Johnson: It’s masking the symptom, not creating a solution.
What would you say has been the most difficult or complicated part about navigating the Florida market so far?
Johnson: Florida is unique in terms of the mandatory vertical structure, which other states don’t have. I know that there’s a lot of things that people might not like about it. For us, it gives us the best opportunity to deliver exceptionally high-quality products, because there is no outside distribution, outside packaging, different wholesale.
I’m not saying that it doesn’t have the difficult parts. It took us two years to identify a property, get permits, build cultivation, build manufacturing, build distro packaging, open stores. It’s a long process that is very capital intensive, very time intensive and laborious. If you were in a different market, you could open a store in three months versus having to build it all out.
The one thing I always tell people is we think that the cannabis we’re putting on the shelves in Florida is the best that we have anywhere in the world right now. I know every single thing that went into that. I know every person that touched it. I know the exact timing of what plant it came off of. I actually know that when it was chopped, what dry room it went into. And I know that by the time I get it to my customers, it’s the freshest cannabis I can deliver anywhere in the world, because everywhere else, it has to go through other checkpoints that we don’t have in Florida.
Cookies is a really recognizable brand. Do you think that the Cookies stores can kind of sustain the hype long term?
Flirtel: It’s an excellent question. Cookies is a platform, but it’s really about what you do with it. I think that it definitely hits certain demographics, and certain other demographics might feel alienated from from the customer experience or the products or the look and feel or the music that is played when you come in.
It really is a good challenge for us to try and broaden our consumer base, whether that be bringing in other outside brands that we sell on those shelves or produce, genetics or branding wise.
There’s really nowhere else in the world or any Cookies store where you only find Cookies products.
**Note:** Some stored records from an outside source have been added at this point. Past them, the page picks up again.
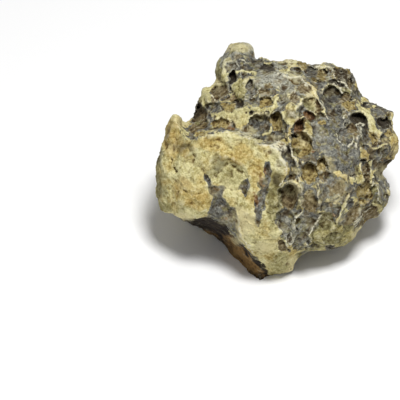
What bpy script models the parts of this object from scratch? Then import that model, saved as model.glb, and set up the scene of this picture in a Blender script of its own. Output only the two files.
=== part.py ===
"""Dragon stone: one weathered lump of rock with a broad tan slab on its front left and a pitted,
ridged grey mass around it.

The stone is laid out in its show face: u runs right, v runs up the face and w comes out of it. The
face leans back by FACE_TILT, so that the stone rests on the flat spots of its underside at z = 0.
Landmarks, dishes and ribs are in millimetres of the show face; the finished solid is in metres.
"""

import math

import bmesh
import bpy
import numpy as np
from mathutils import Vector, noise
from mathutils.geometry import delaunay_2d_cdt

NODE = "dragon_stone"
MM = 0.001

FACE_TILT = math.radians(45)
FACE_ORIGIN = (-0.9, -4.9, 60.8)  # where the show face's origin stands, in millimetres
BASE_VOXEL = 1.5
CARVED_VOXEL = 1.2
SMOOTH_PASSES = 1
TRIANGLES = 9300
WORN_FOOT = 0.6  # how much the resting spots are worn away
WARPS = ((9.0, 2.0), (4.5, 0.8))  # wavelength and reach of the wander in the dishes' outlines
ROUGH = ((22.0, 1.3), (9.0, 0.7))  # wavelength and height of the stone's uneven surface
BULGE = (38.0, 5.0)  # wavelength and height of the bulges on the hidden sides
WANDER = (12.0, 2.5)  # wavelength and reach by which the scallops stray from even cells
SCALLOPS = ((12.5, 3.1), (6.5, 1.5))  # size and depth of the scallops that cover the pitted mass
SHOWN = 0.8  # how much of their depth the show face has, where the dishes below do the work
RIDGE_SHARE = 0.32  # where a scallop's own middle depth lies between its bowl and its ridge
WORN_SHARE = 0.2  # how far the pitted mass is worn back, as a share of the scallops' depth
SLAB_EDGE = 3.0  # over how far the scallops die away inside the slab's outline
WALL_POWER = 0.45  # the smaller, the steeper a dish's wall
FLOOR_CLIMB = 0.3  # how far a dish's floor has climbed at mid height, as a share of its depth
LIP_PLACE = 0.22  # how far outside a dish's edge its lip is
LIP_REACH = 0.22
LIP_SHARE = 0.2  # the lip's height, as a share of the dish's depth
SEED = 7
SCATTER_COUNT = 260  # dishes sent out all round, of which only those on hidden sides are cut
SCATTER_RADIUS = (4.5, 11.0)
SCATTER_DEPTH = (0.35, 0.75)  # as a share of the radius
SCATTER_JITTER = 0.12
SCATTER_WANDER = (10.0, 2.0)  # wavelength and reach by which their outlines stray from round
SCATTER_POWER = 0.8
MIDDLE = (0.0, 0.0, -20.0)  # what the scattered dishes are aimed from
GOLDEN_ANGLE = math.pi * (3.0 - math.sqrt(5.0))
STONE_COLOUR = (0.26, 0.23, 0.16, 1.0)
STONE_ROUGHNESS = 0.9
SHARP_ANGLE = math.radians(30)

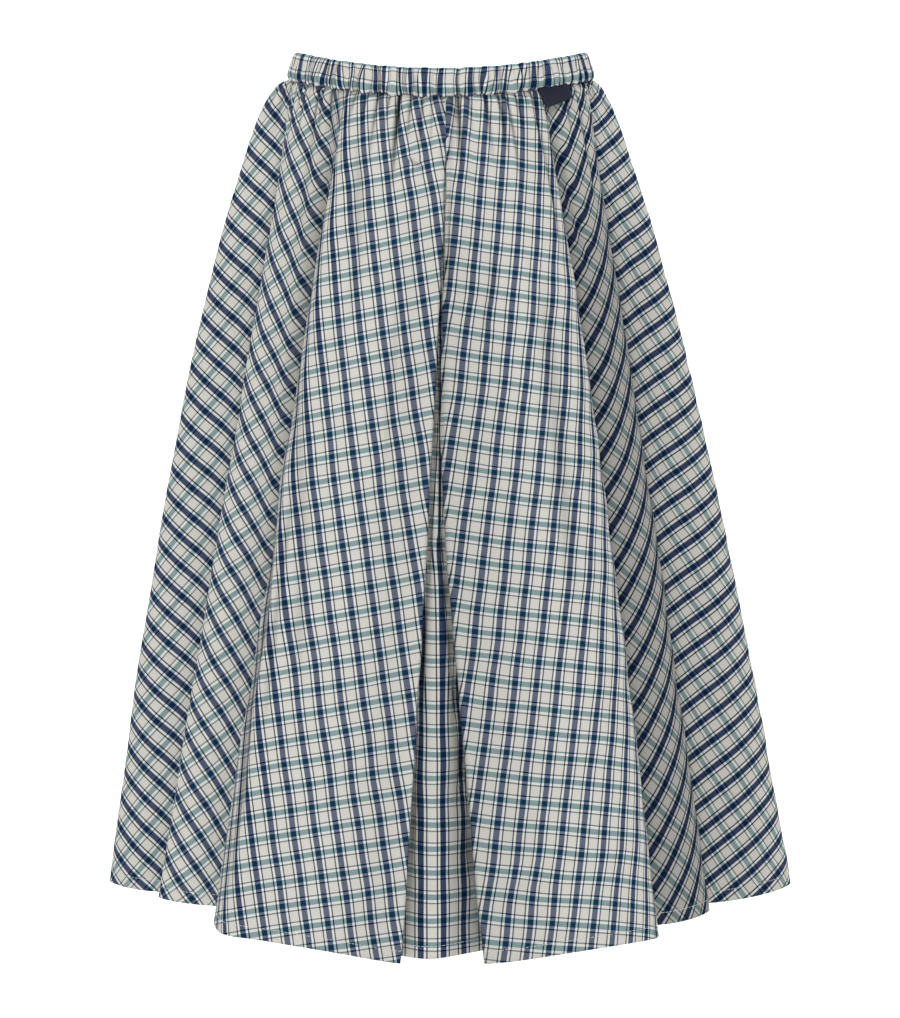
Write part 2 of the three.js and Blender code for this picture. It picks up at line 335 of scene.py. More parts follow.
backFolds = [
    ("right seam", 98, 0, 222, 74, 1, 1),
    ("flute 1, side", 103, 0, 262, 100, 0.8, 0.9),
    ("flute 1, crest", 109, 0, 284, 136, 0.74, 0.8),
    ("flute 1, back", 115, 0, 244, 152, 0.78, 0.8),
    ("valley 1", 121, 0, 150, 106, 1, 1),
    ("flute 2, side", 127, 0, 184, 180, 0.82, 0.8),
    ("flute 2, crest", 134, 0, 196, 214, 0.8, 0.74),
    ("flute 2, back", 141, 0, 146, 212, 0.82, 0.76),
    ("valley 2", 147, 0, 88, 120, 1, 1),
    ("flute 3, side", 154, 0, 84, 218, 0.85, 0.76),
    ("flute 3, crest", 162, 0, 66, 246, 0.85, 0.72),
    ("flute 3, back", 169, 0, 24, 226, 0.9, 0.76),
    ("valley 3", 176, 0, 6, 130, 1, 1),
    ("flute 4, side", 183, 0, -20, 224, 0.9, 0.76),
    ("flute 4, crest", 190, 0, -58, 246, 0.85, 0.72),
    ("flute 4, back", 198, 0, -88, 216, 0.85, 0.76),
    ("valley 4", 205, 0, -82, 118, 1, 1),
    ("flute 5, side", 212, 0, -138, 214, 0.82, 0.76),
    ("flute 5, crest", 220, 0, -190, 212, 0.8, 0.74),
    ("flute 5, back", 227, 0, -182, 176, 0.82, 0.8),
    ("valley 5", 234, 0, -142, 106, 1, 1),
    ("flute 6, side", 241, 0, -232, 156, 0.78, 0.8),
    ("flute 6, crest", 249, 0, -272, 140, 0.74, 0.8),
    ("flute 6, back", 256, 0, -254, 104, 0.8, 0.9),
]
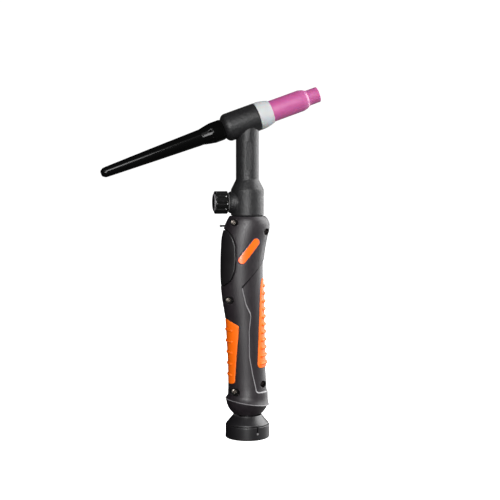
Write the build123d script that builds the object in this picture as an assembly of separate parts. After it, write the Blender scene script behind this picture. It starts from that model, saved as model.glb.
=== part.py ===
from build123d import *
import math
import os

# A gas-cooled TIG torch with a valve in its neck. Sizes are in millimetres.
# +Z runs up the handle, XZ is the plane of symmetry and +X is the nozzle's side.
# The origin is the centre of the hose ring's open end.

os.makedirs("parts", exist_ok=True)

run_gap = 0.05          # between pieces that turn or slide on each other
skin_gap = 0.1          # between pieces that are fixed side by side

# hose end and ball joint
ring_radius = 17.6
ring_height = 10.4
ring_seat_radius = 15.0
ring_seat_depth = 4.4
sleeve_neck_radius = 12.0
sleeve_flange_radius = 14.0
sleeve_flange_top = 6.2
cone_foot_z = 10.6
cone_top_radius = 11.9
ball_z = 30.0
ball_radius = 11.25
ball_top_cut = 8.6
liner_wall = 1.05
socket_radius = ball_radius + liner_wall + 2 * run_gap
cable_bore_radius = 5.3
stem_radius = 6.6
mouth_half_angle = 47.0
cup_radius = 16.55      # the sleeve's hollow top, round the ball's centre
bowl_z = 32.0
bowl_radius = 17.3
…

It’s really going to be up to us to get the right mix to really broaden the consumer base in Florida.
And that is something that we’re really excited about. We’ve seen good examples of that already with dropping (Black-owned) GasHouse. We’ve got other brands like Compound Genetics and a few others that we’re gonna be bringing down to the state. So, we feel really good about the different groups that we’re talking to. Not all of them are focused on the same demographics.
Johnson: To add to what Dan said, Cookies, what it represents, is something that is honoring the legacy traditions of the industry in the market. And that focuses on creating innovative genetics and exceptional quality products, and trying to make those attainable. We want to continue to make them more broadly available in more markets.
There is this element that Cookies is this lifestyle brand that has become so broadly known. But it’s not just about Cookies as a brand. It’s “What does Cookies as a brand represent?” And I think what it represents is something that a lot of other brands also agree with.
But your question about, how does Cookies as a brand or somebody like Dr. Greenthumb’s as a brand continue to exist? It’s about the message, not the messenger.